First, the chapter offers an in-depth description of the navigation process, itself an interesting and informed ethnographic depiction. It then builds on this context to explore the use of technologies of representation, the coordination of work, and production and reproduction.
In discussing technologies of representation, Hutchins argues that individuals on the bridge use tools and technologies that make tasks cognitively easier. In particular, he uses the example of calculating the speed of the ship. He shows that while this can done with a calculator or with algebra on paper, it becomes easier if you use either nautical slide rules of nomograms which are designed to make the problem easier, or if you simply take measurements every 3 minutes and use a simple heuristic called the three minute rule that allows ones to simply take the distance traveled and divide by 100 to get the speed in knots (roughly). Hutchins argues that, "rather than amplifying the cognitive abilities of the task performers, or acting as intelligent agents in interaction with them, these tools transform the task the person has to do by mapping it into a domain where the answer or the path to the solution is apparent."

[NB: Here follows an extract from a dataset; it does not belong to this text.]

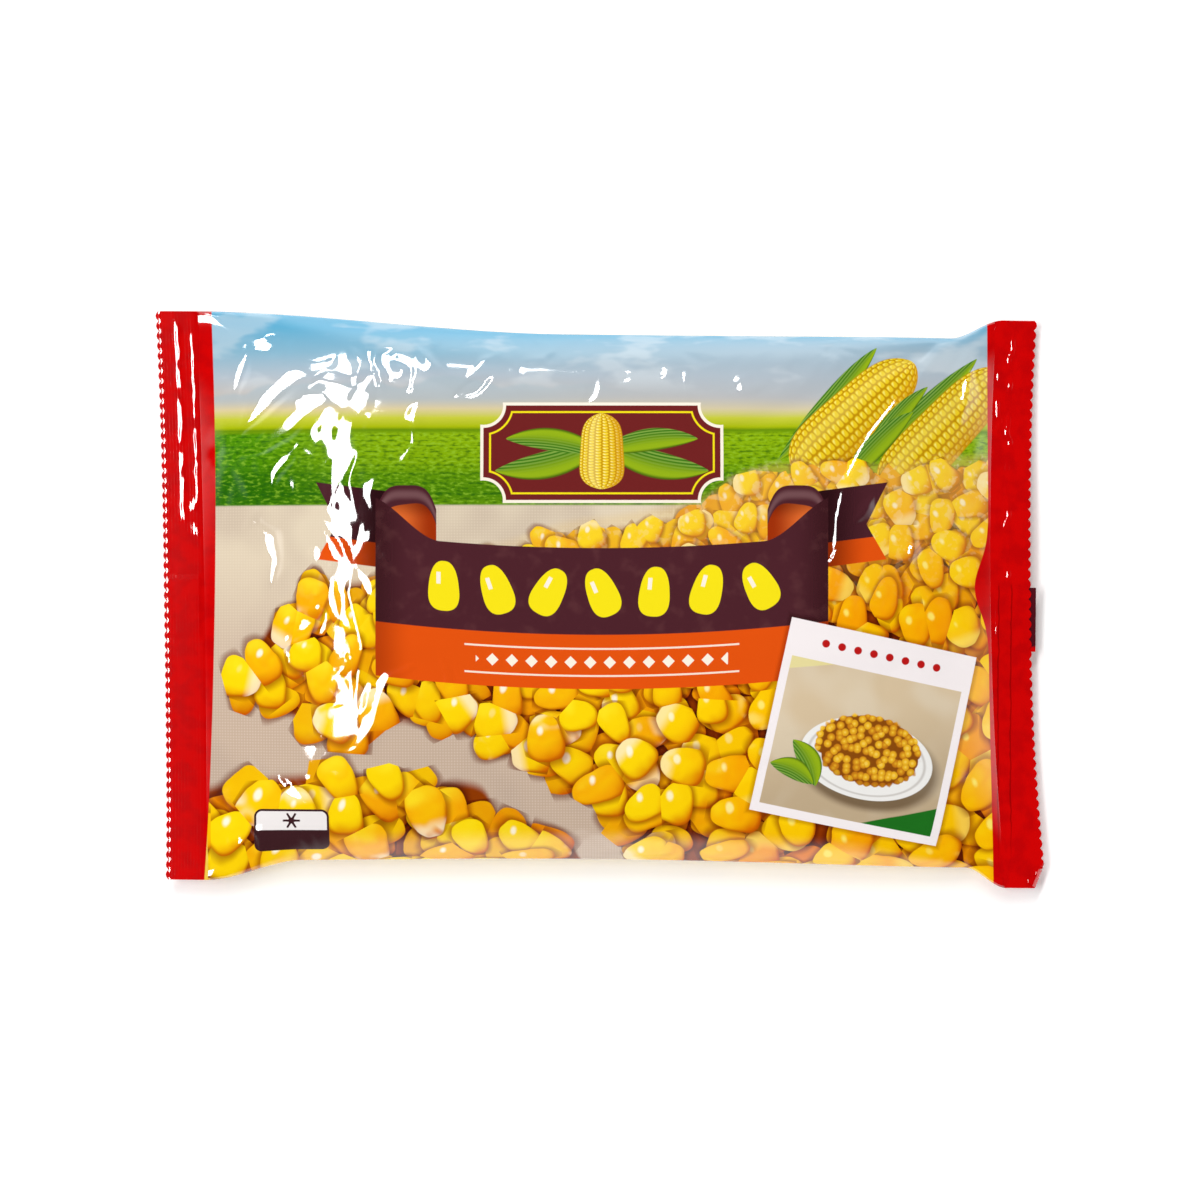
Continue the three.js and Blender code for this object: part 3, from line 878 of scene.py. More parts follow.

In discussion coordination of work, he describes the regimented, time-based pattern of work using a metronome as a metaphor, describes the role that mutual constrain plays in framing work, and describes how the "real" division of labor looks very little like the nomial division of labor and how individuals often help each other with their tasks.
In his final section, Hutchins argues that the robustness of this work is made possible by a large overlap in the distribution of knowledge. Because people in a navigation context often work through different positions, individuals have a deep understanding of each others jobs, can see each others work, and can use this information to coordinate more closely. Hutchins describes this deep overlap, argues that there is a horizon of observation that allows team members to see (and intervene) in each others work, and that both interactions and the tools used are open as a way of facilitating these types of interactions.
Theoretical and Practical Relevance
This chapter has been cited more than 500 times in the 20 years since it's publication. The concept of distributed cognition, which is mentioned here but really engaged with deeply as a theoretical construct, was largely expanded on in depth in another influential article by Hollan et al. (2000), Distributed cognition: toward a new foundation for human-computer interaction research.